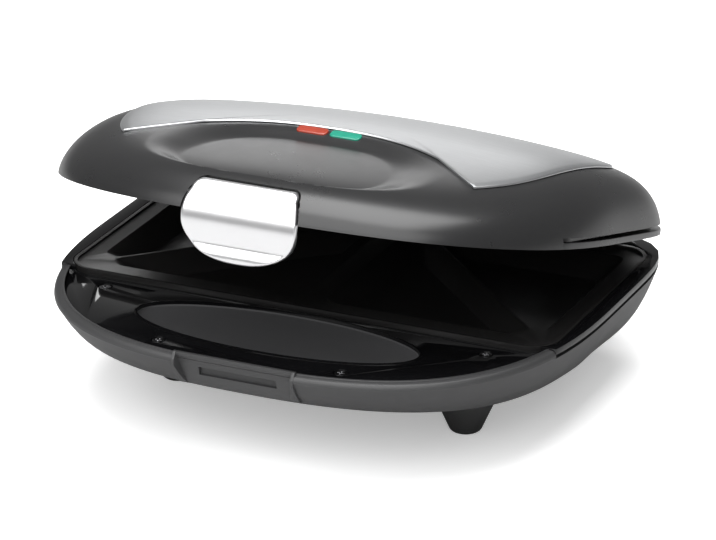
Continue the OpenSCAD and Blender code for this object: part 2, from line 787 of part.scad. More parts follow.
module base_wiring() {
    x = gland_x - block_pitch;
    fuse_z = -shield_low - fuse_drop;
    b = wire_bend_r;
    // From the terminal block to the fuse
    color([0.75, 0.2, 0.15]) {
        wire_y(x, wire_z0, element_mid + b, block_y + 3);
        translate([x, element_mid + b, wire_z0 + b]) rotate([90, 0, 90]) rotate([0, 0, 180]) wire_bend();
        wire_z(x, element_mid, wire_z0 + b, fuse_z + 0.7);
    }
    // From the terminal block to the element's near end
    color([0.2, 0.3, 0.7]) {
        wire_y(gland_x, wire_z0, element_y0 + b, block_y + 3);
        translate([gland_x - b, element_y0 + b, wire_z0]) rotate([0, 0, -90]) wire_bend();
        x_cylinder(b - element_x - 4, gland_x - b, element_y0, wire_z0, wire_r, $fn = 24);
        translate([b - element_x - 4, element_y0, wire_z0 + b]) rotate([90, 0, 0]) rotate([0, 0, 180]) wire_bend();
        wire_z(-element_x - 4, element_y0, wire_z0 + b, -element_z - 0.45);
    }
}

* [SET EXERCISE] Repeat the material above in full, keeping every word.

* [EXERCISE SOLUTION]
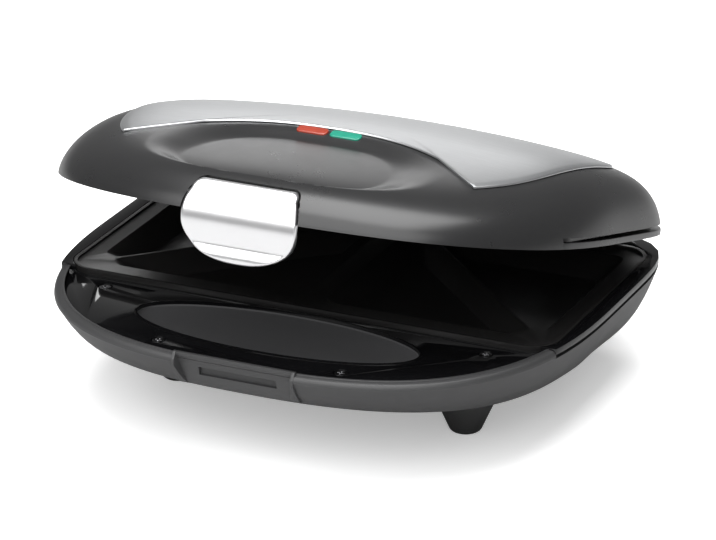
Continue the OpenSCAD and Blender code for this object: part 2, from line 787 of part.scad. More parts follow.
module base_wiring() {
    x = gland_x - block_pitch;
    fuse_z = -shield_low - fuse_drop;
    b = wire_bend_r;
    // From the terminal block to the fuse
    color([0.75, 0.2, 0.15]) {
        wire_y(x, wire_z0, element_mid + b, block_y + 3);
        translate([x, element_mid + b, wire_z0 + b]) rotate([90, 0, 90]) rotate([0, 0, 180]) wire_bend();
        wire_z(x, element_mid, wire_z0 + b, fuse_z + 0.7);
    }
    // From the terminal block to the element's near end
    color([0.2, 0.3, 0.7]) {
        wire_y(gland_x, wire_z0, element_y0 + b, block_y + 3);
        translate([gland_x - b, element_y0 + b, wire_z0]) rotate([0, 0, -90]) wire_bend();
        x_cylinder(b - element_x - 4, gland_x - b, element_y0, wire_z0, wire_r, $fn = 24);
        translate([b - element_x - 4, element_y0, wire_z0 + b]) rotate([90, 0, 0]) rotate([0, 0, 180]) wire_bend();
        wire_z(-element_x - 4, element_y0, wire_z0 + b, -element_z - 0.45);
    }
}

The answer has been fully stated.